— SUPPLIED DATA —
•••
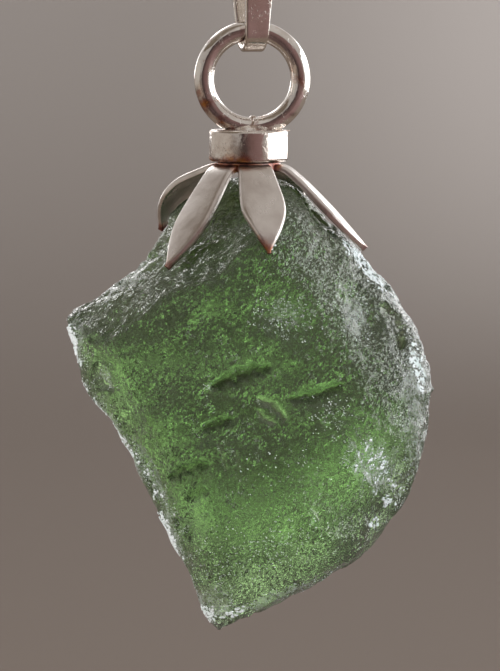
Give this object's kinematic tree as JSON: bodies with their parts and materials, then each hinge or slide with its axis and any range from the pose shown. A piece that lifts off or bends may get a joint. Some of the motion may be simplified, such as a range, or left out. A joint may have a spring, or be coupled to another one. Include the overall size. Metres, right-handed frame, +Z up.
{
  "type": "rough moldavite pendant",
  "caption": "Raw green natural glass fragment with a pitted surface, hung by a silver petal cap, collar, soldered ring and a tapered strip bail.",
  "frame": {"origin": "where a chain sits, at the inside top of the bail", "axes": "+Z up, +X to the right of someone looking at the front, -Y out of the front"},
  "size_m": [0.0174, 0.01, 0.0342],
  "materials": {
    "moldavite_glass": "see-through green glass, etched and finely pitted",
    "stamped_silver": "satin stamped silver sheet, a little tarnished",
    "collar_silver": "polished silver with tarnish at the joins",
    "wire_silver": "polished silver wire with solder grains at its foot",
    "bail_silver": "polished silver strip with fine scratches"
  },
  "bodies": {
    "bail": {"bail": "bail_silver"},
    "pendant": {"ring": "wire_silver", "collar": "collar_silver", "petal_cap": "stamped_silver", "stone": "moldavite_glass"}
  },
  "joints": [
    {"name": "pendant_swing", "type": "hinge", "parent": "bail", "child": "pendant", "pos_m": [0, 0, -0.00555], "axis": [1, 0, 0], "range_deg": [-130, 130]}
  ]
}
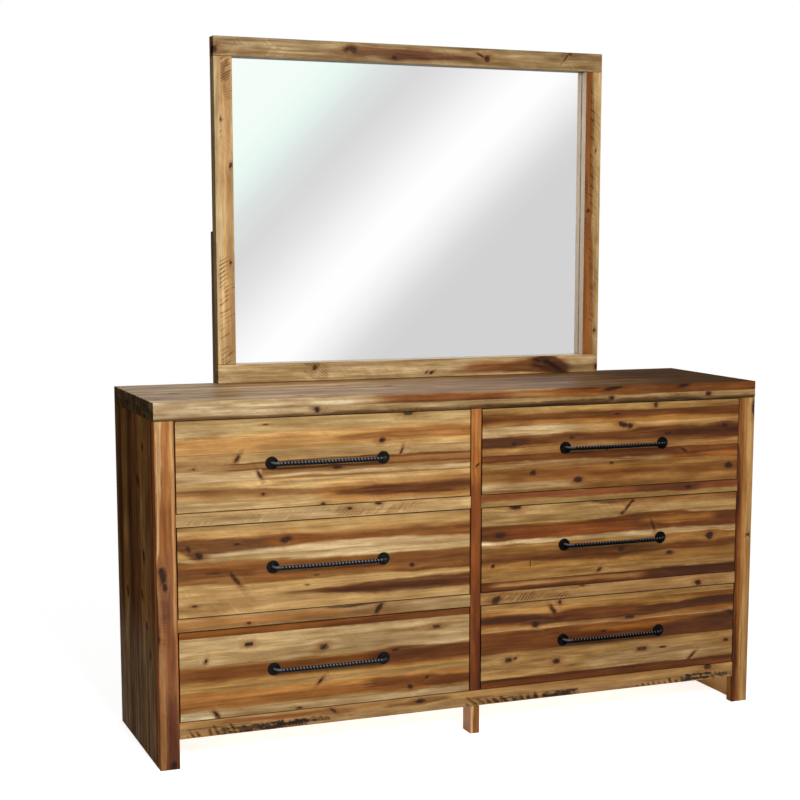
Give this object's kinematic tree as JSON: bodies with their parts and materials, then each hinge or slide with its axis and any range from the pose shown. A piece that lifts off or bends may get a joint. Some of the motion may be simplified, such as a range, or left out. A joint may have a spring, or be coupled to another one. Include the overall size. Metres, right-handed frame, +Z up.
{
  "type": "dresser with mirror",
  "caption": "Rustic dresser of banded acacia boards with drawers on twisted iron handles, and a framed mirror standing on its top.",
  "frame": {"origin": "on the floor, under the middle of the whole piece", "axes": "+X to the right along the drawer fronts seen from the front, +Y from the front to the back, +Z up"},
  "size_m": [1.69, 0.5151, 1.8273],
  "materials": {
    "slab": "clear satin lacquer over brown stained acacia boards",
    "side": "clear satin lacquer over dark stained acacia boards",
    "stile": "clear satin lacquer over reddish-brown acacia",
    "rail": "clear satin lacquer over golden acacia with saw marks",
    "front": "clear satin lacquer over golden and dark banded acacia boards",
    "box": "sealed pale softwood",
    "inner": "plain unfinished plywood",
    "iron": "black hammered iron with a soft sheen",
    "glass": "silvered flat mirror"
  },
  "bodies": {
    "case": {"left_side_panel": "side", "right_side_panel": "side", "left_front_stile": "stile", "right_front_stile": "stile", "centre_partition": "inner", "top_slab": "slab", "bottom_rail": "rail", "centre_stile": "stile", "lower_left_divider": "rail", "lower_right_divider": "rail", "upper_left_divider": "rail", "upper_right_divider": "rail", "case_bottom": "inner", "back_panel": "inner", "centre_foot": "stile", "mirror_bottom_rail": "rail", "mirror_top_rail": "rail", "mirror_left_stile": "stile", "mirror_right_stile": "stile", "mirror_glass": "glass", "mirror_backing": "inner", "left_mirror_support": "side", "right_mirror_support": "side"},
    "top_left_drawer": {"top_left_drawer_front": "front", "top_left_drawer_left_side": "box", "top_left_drawer_right_side": "box", "top_left_drawer_back": "box", "top_left_drawer_bottom": "inner", "top_left_drawer_handle": "iron"},
    "middle_left_drawer": {"middle_left_drawer_front": "front", "middle_left_drawer_left_side": "box", "middle_left_drawer_right_side": "box", "middle_left_drawer_back": "box", "middle_left_drawer_bottom": "inner", "middle_left_drawer_handle": "iron"},
    "bottom_left_drawer": {"bottom_left_drawer_front": "front", "bottom_left_drawer_left_side": "box", "bottom_left_drawer_right_side": "box", "bottom_left_drawer_back": "box", "bottom_left_drawer_bottom": "inner", "bottom_left_drawer_handle": "iron"},
    "top_right_drawer": {"top_right_drawer_front": "front", "top_right_drawer_left_side": "box", "top_right_drawer_right_side": "box", "top_right_drawer_back": "box", "top_right_drawer_bottom": "inner", "top_right_drawer_handle": "iron"},
    "middle_right_drawer": {"middle_right_drawer_front": "front", "middle_right_drawer_left_side": "box", "middle_right_drawer_right_side": "box", "middle_right_drawer_back": "box", "middle_right_drawer_bottom": "inner", "middle_right_drawer_handle": "iron"},
    "bottom_right_drawer": {"bottom_right_drawer_front": "front", "bottom_right_drawer_left_side": "box", "bottom_right_drawer_right_side": "box", "bottom_right_drawer_back": "box", "bottom_right_drawer_bottom": "inner", "bottom_right_drawer_handle": "iron"}
  },
  "joints": [
    {"name": "top_left_drawer_slide", "type": "slide", "parent": "case", "child": "top_left_drawer", "axis": [0, -1, 0], "range_m": [0, 0.32]},
    {"name": "middle_left_drawer_slide", "type": "slide", "parent": "case", "child": "middle_left_drawer", "axis": [0, -1, 0], "range_m": [0, 0.32]},
    {"name": "bottom_left_drawer_slide", "type": "slide", "parent": "case", "child": "bottom_left_drawer", "axis": [0, -1, 0], "range_m": [0, 0.32]},
    {"name": "top_right_drawer_slide", "type": "slide", "parent": "case", "child": "top_right_drawer", "axis": [0, -1, 0], "range_m": [0, 0.32]},
    {"name": "middle_right_drawer_slide", "type": "slide", "parent": "case", "child": "middle_right_drawer", "axis": [0, -1, 0], "range_m": [0, 0.32]},
    {"name": "bottom_right_drawer_slide", "type": "slide", "parent": "case", "child": "bottom_right_drawer", "axis": [0, -1, 0], "range_m": [0, 0.32]}
  ]
}
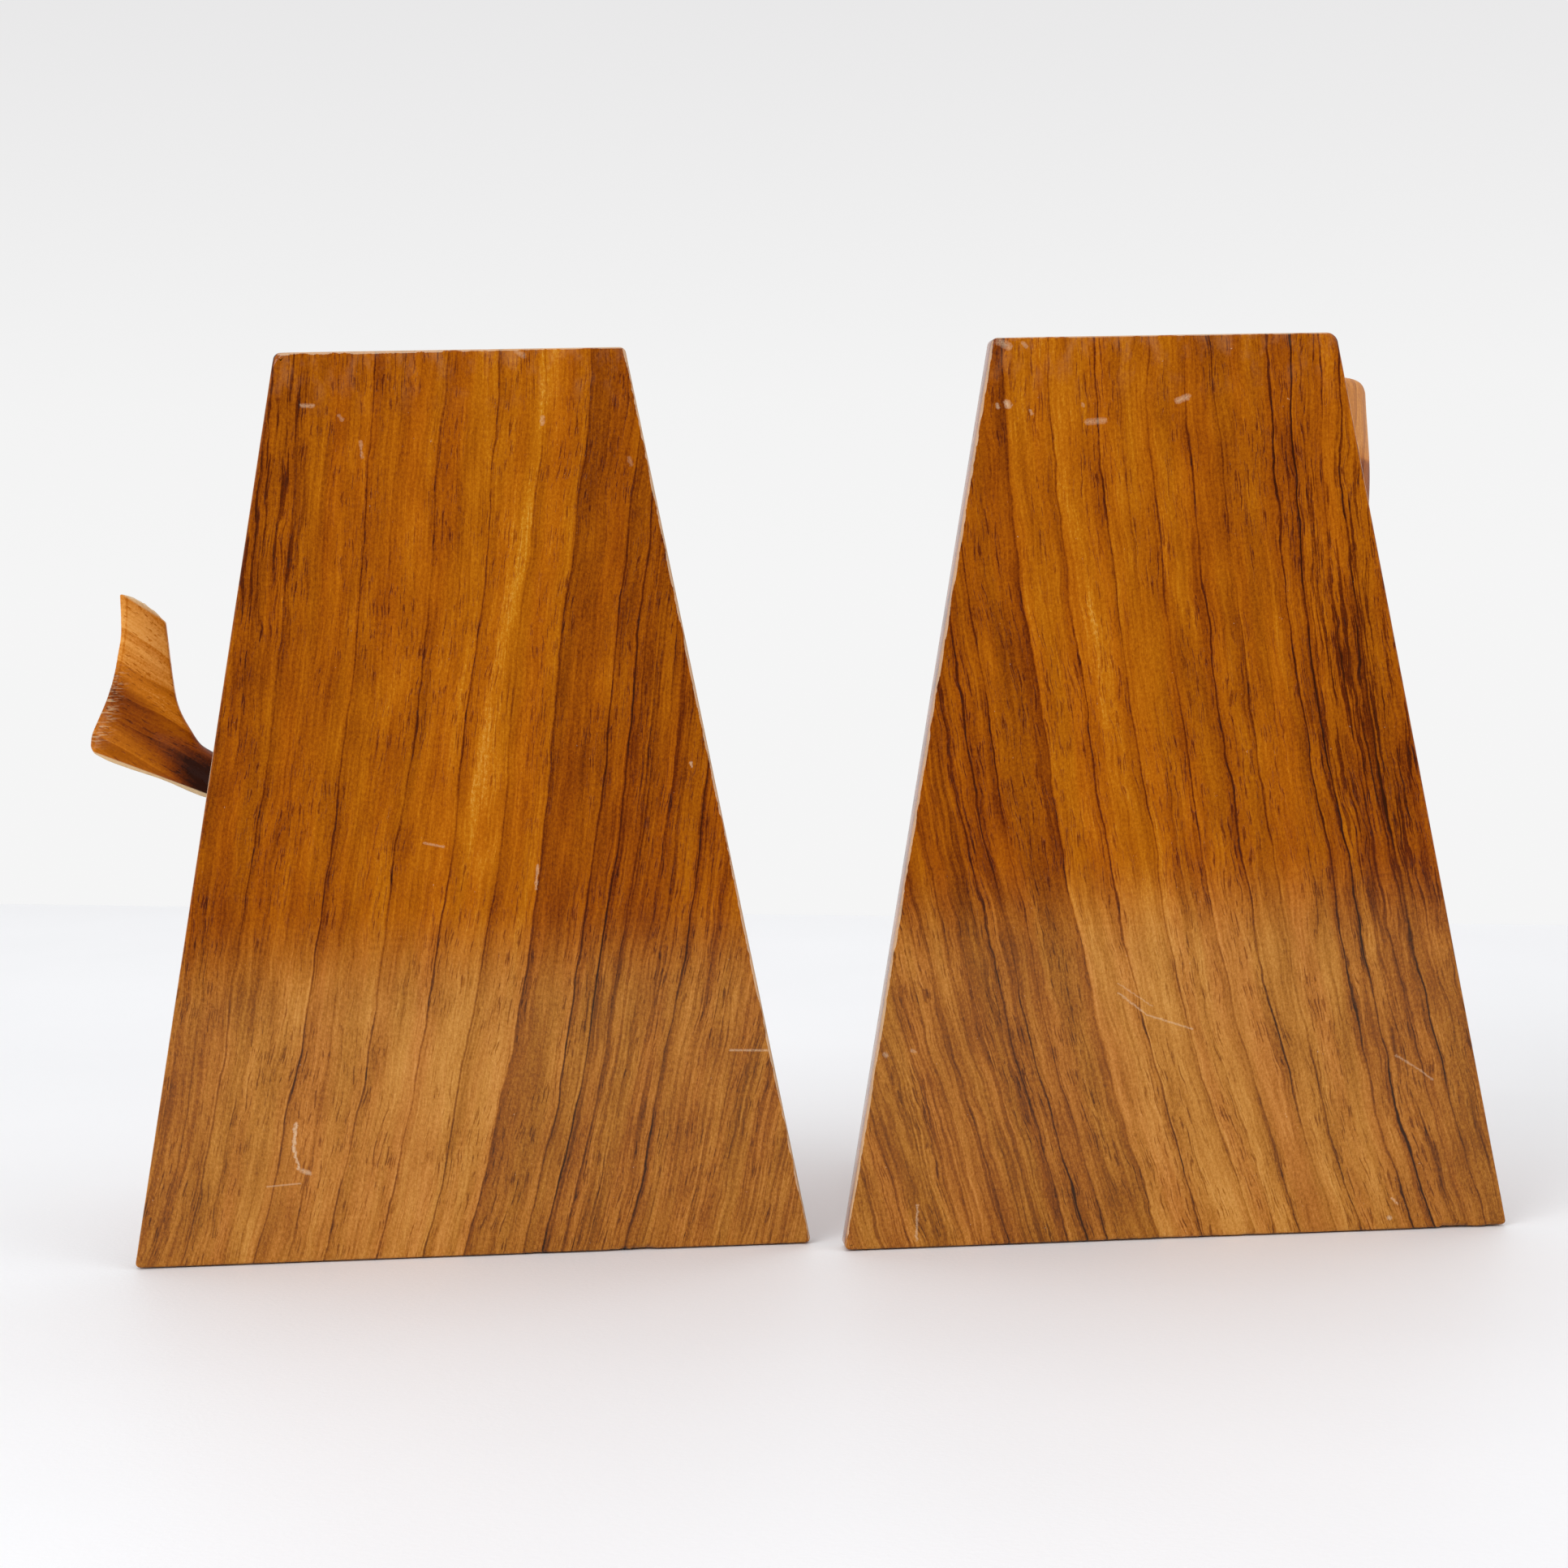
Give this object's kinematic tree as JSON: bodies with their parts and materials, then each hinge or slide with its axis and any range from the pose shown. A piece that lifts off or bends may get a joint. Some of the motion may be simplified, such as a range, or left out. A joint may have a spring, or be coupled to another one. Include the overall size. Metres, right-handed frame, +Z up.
•••
— WHAT IS NEEDED —
Return every record, word for word.

— COMPLETE ANSWER —
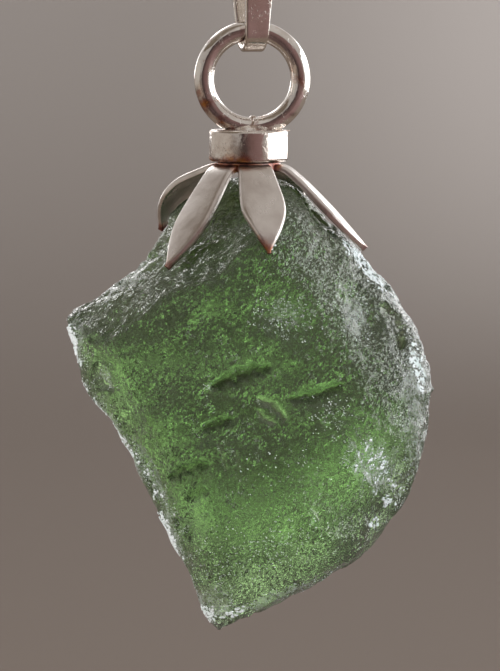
Give this object's kinematic tree as JSON: bodies with their parts and materials, then each hinge or slide with its axis and any range from the pose shown. A piece that lifts off or bends may get a joint. Some of the motion may be simplified, such as a range, or left out. A joint may have a spring, or be coupled to another one. Include the overall size. Metres, right-handed frame, +Z up.
{
  "type": "rough moldavite pendant",
  "caption": "Raw green natural glass fragment with a pitted surface, hung by a silver petal cap, collar, soldered ring and a tapered strip bail.",
  "frame": {"origin": "where a chain sits, at the inside top of the bail", "axes": "+Z up, +X to the right of someone looking at the front, -Y out of the front"},
  "size_m": [0.0174, 0.01, 0.0342],
  "materials": {
    "moldavite_glass": "see-through green glass, etched and finely pitted",
    "stamped_silver": "satin stamped silver sheet, a little tarnished",
    "collar_silver": "polished silver with tarnish at the joins",
    "wire_silver": "polished silver wire with solder grains at its foot",
    "bail_silver": "polished silver strip with fine scratches"
  },
  "bodies": {
    "bail": {"bail": "bail_silver"},
    "pendant": {"ring": "wire_silver", "collar": "collar_silver", "petal_cap": "stamped_silver", "stone": "moldavite_glass"}
  },
  "joints": [
    {"name": "pendant_swing", "type": "hinge", "parent": "bail", "child": "pendant", "pos_m": [0, 0, -0.00555], "axis": [1, 0, 0], "range_deg": [-130, 130]}
  ]
}
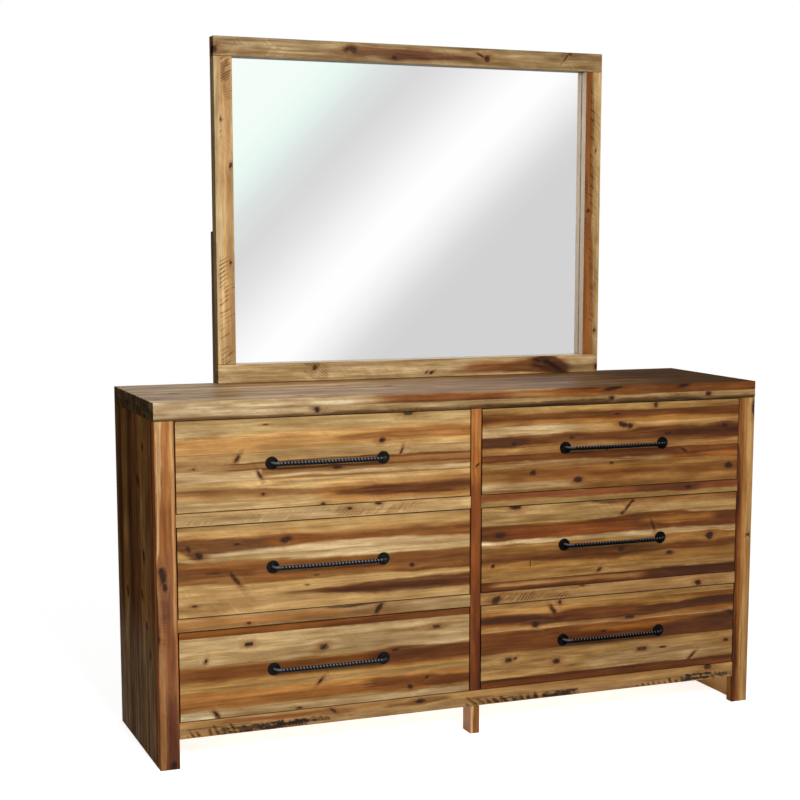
Give this object's kinematic tree as JSON: bodies with their parts and materials, then each hinge or slide with its axis and any range from the pose shown. A piece that lifts off or bends may get a joint. Some of the motion may be simplified, such as a range, or left out. A joint may have a spring, or be coupled to another one. Include the overall size. Metres, right-handed frame, +Z up.
{
  "type": "dresser with mirror",
  "caption": "Rustic dresser of banded acacia boards with drawers on twisted iron handles, and a framed mirror standing on its top.",
  "frame": {"origin": "on the floor, under the middle of the whole piece", "axes": "+X to the right along the drawer fronts seen from the front, +Y from the front to the back, +Z up"},
  "size_m": [1.69, 0.5151, 1.8273],
  "materials": {
    "slab": "clear satin lacquer over brown stained acacia boards",
    "side": "clear satin lacquer over dark stained acacia boards",
    "stile": "clear satin lacquer over reddish-brown acacia",
    "rail": "clear satin lacquer over golden acacia with saw marks",
    "front": "clear satin lacquer over golden and dark banded acacia boards",
    "box": "sealed pale softwood",
    "inner": "plain unfinished plywood",
    "iron": "black hammered iron with a soft sheen",
    "glass": "silvered flat mirror"
  },
  "bodies": {
    "case": {"left_side_panel": "side", "right_side_panel": "side", "left_front_stile": "stile", "right_front_stile": "stile", "centre_partition": "inner", "top_slab": "slab", "bottom_rail": "rail", "centre_stile": "stile", "lower_left_divider": "rail", "lower_right_divider": "rail", "upper_left_divider": "rail", "upper_right_divider": "rail", "case_bottom": "inner", "back_panel": "inner", "centre_foot": "stile", "mirror_bottom_rail": "rail", "mirror_top_rail": "rail", "mirror_left_stile": "stile", "mirror_right_stile": "stile", "mirror_glass": "glass", "mirror_backing": "inner", "left_mirror_support": "side", "right_mirror_support": "side"},
    "top_left_drawer": {"top_left_drawer_front": "front", "top_left_drawer_left_side": "box", "top_left_drawer_right_side": "box", "top_left_drawer_back": "box", "top_left_drawer_bottom": "inner", "top_left_drawer_handle": "iron"},
    "middle_left_drawer": {"middle_left_drawer_front": "front", "middle_left_drawer_left_side": "box", "middle_left_drawer_right_side": "box", "middle_left_drawer_back": "box", "middle_left_drawer_bottom": "inner", "middle_left_drawer_handle": "iron"},
    "bottom_left_drawer": {"bottom_left_drawer_front": "front", "bottom_left_drawer_left_side": "box", "bottom_left_drawer_right_side": "box", "bottom_left_drawer_back": "box", "bottom_left_drawer_bottom": "inner", "bottom_left_drawer_handle": "iron"},
    "top_right_drawer": {"top_right_drawer_front": "front", "top_right_drawer_left_side": "box", "top_right_drawer_right_side": "box", "top_right_drawer_back": "box", "top_right_drawer_bottom": "inner", "top_right_drawer_handle": "iron"},
    "middle_right_drawer": {"middle_right_drawer_front": "front", "middle_right_drawer_left_side": "box", "middle_right_drawer_right_side": "box", "middle_right_drawer_back": "box", "middle_right_drawer_bottom": "inner", "middle_right_drawer_handle": "iron"},
    "bottom_right_drawer": {"bottom_right_drawer_front": "front", "bottom_right_drawer_left_side": "box", "bottom_right_drawer_right_side": "box", "bottom_right_drawer_back": "box", "bottom_right_drawer_bottom": "inner", "bottom_right_drawer_handle": "iron"}
  },
  "joints": [
    {"name": "top_left_drawer_slide", "type": "slide", "parent": "case", "child": "top_left_drawer", "axis": [0, -1, 0], "range_m": [0, 0.32]},
    {"name": "middle_left_drawer_slide", "type": "slide", "parent": "case", "child": "middle_left_drawer", "axis": [0, -1, 0], "range_m": [0, 0.32]},
    {"name": "bottom_left_drawer_slide", "type": "slide", "parent": "case", "child": "bottom_left_drawer", "axis": [0, -1, 0], "range_m": [0, 0.32]},
    {"name": "top_right_drawer_slide", "type": "slide", "parent": "case", "child": "top_right_drawer", "axis": [0, -1, 0], "range_m": [0, 0.32]},
    {"name": "middle_right_drawer_slide", "type": "slide", "parent": "case", "child": "middle_right_drawer", "axis": [0, -1, 0], "range_m": [0, 0.32]},
    {"name": "bottom_right_drawer_slide", "type": "slide", "parent": "case", "child": "bottom_right_drawer", "axis": [0, -1, 0], "range_m": [0, 0.32]}
  ]
}
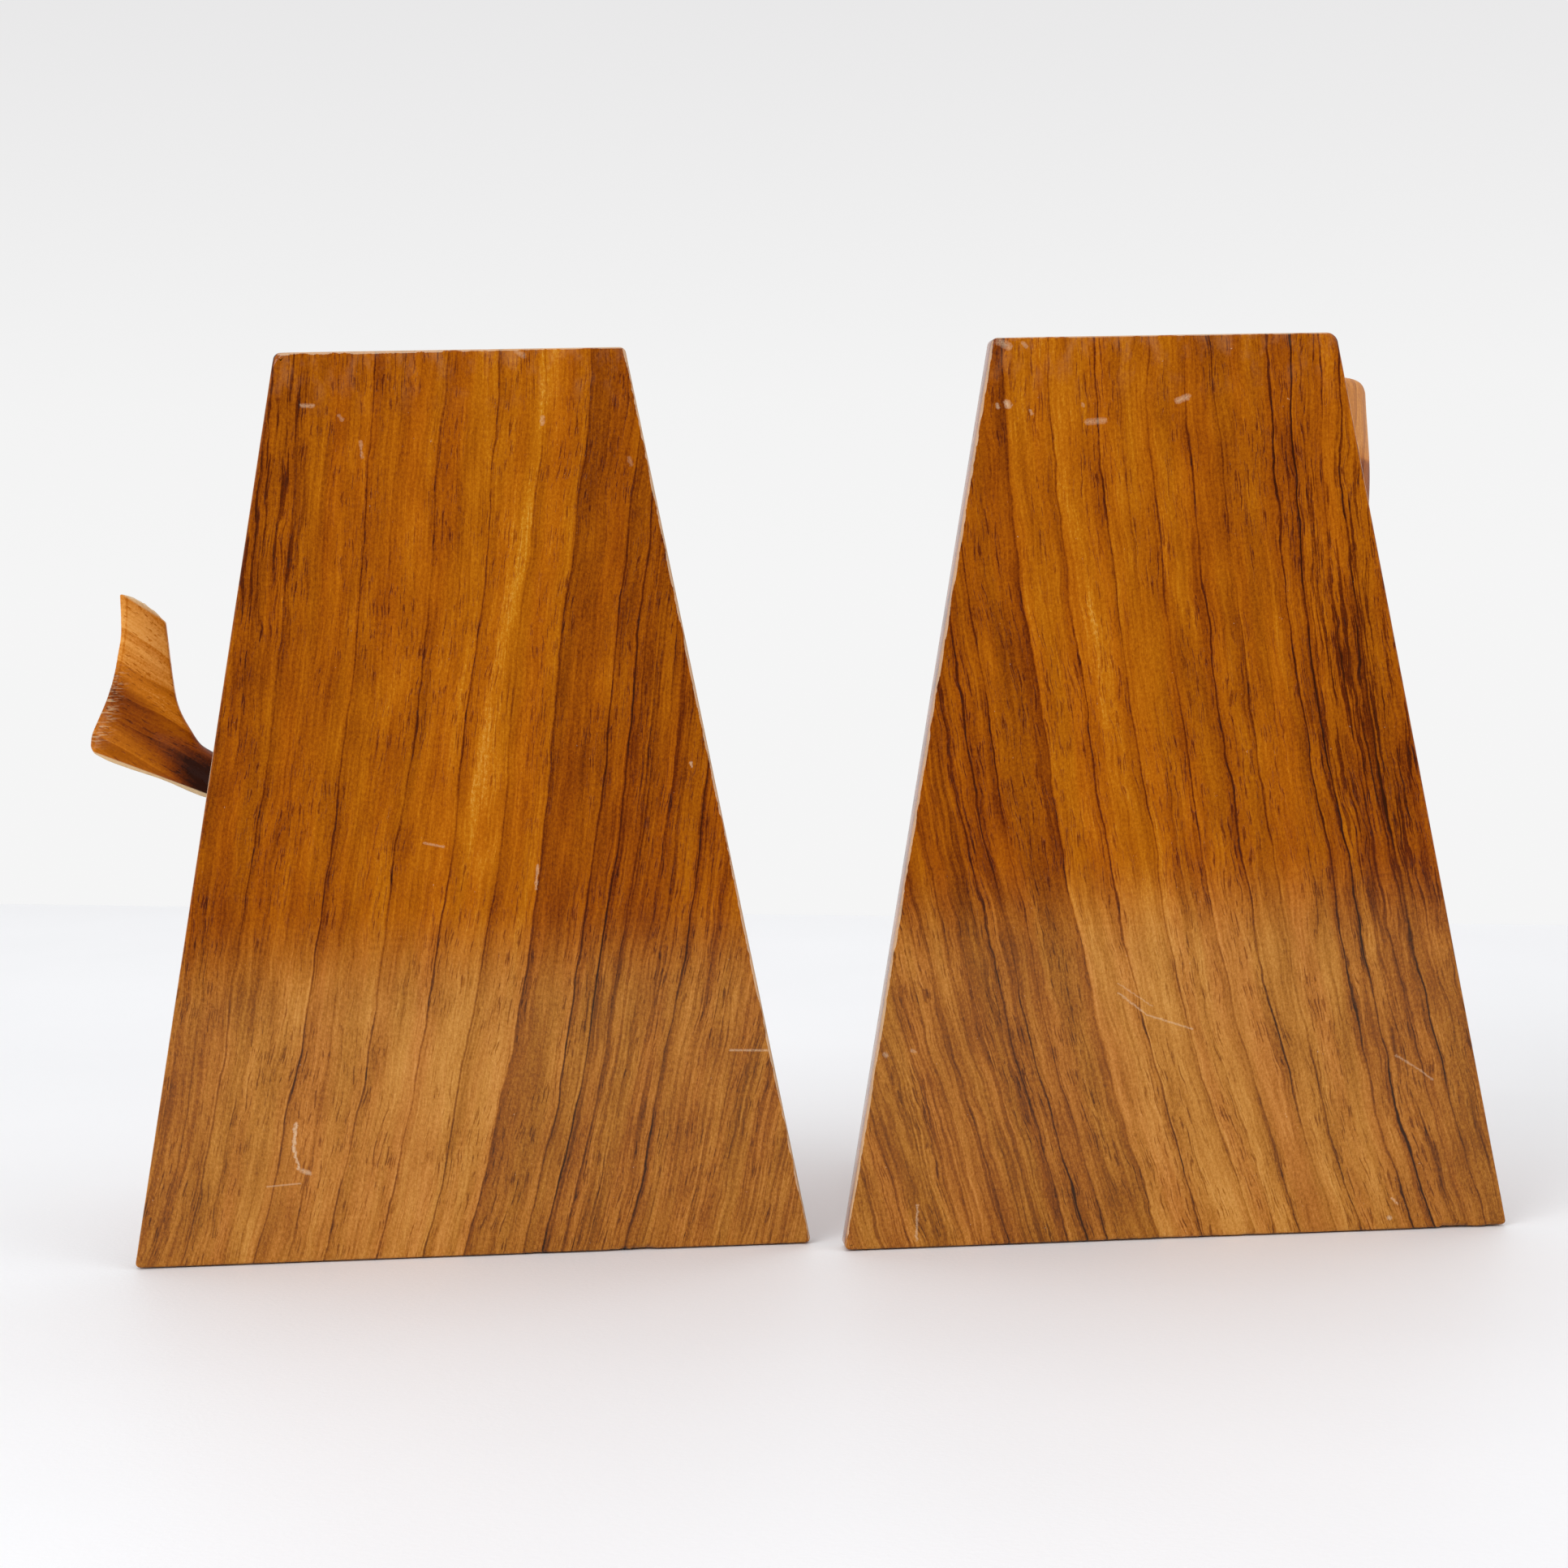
Give this object's kinematic tree as JSON: bodies with their parts and materials, then each hinge or slide with its axis and any range from the pose shown. A piece that lifts off or bends may get a joint. Some of the motion may be simplified, such as a range, or left out. A joint may have a spring, or be coupled to another one. Include the overall size. Metres, right-handed frame, +Z up.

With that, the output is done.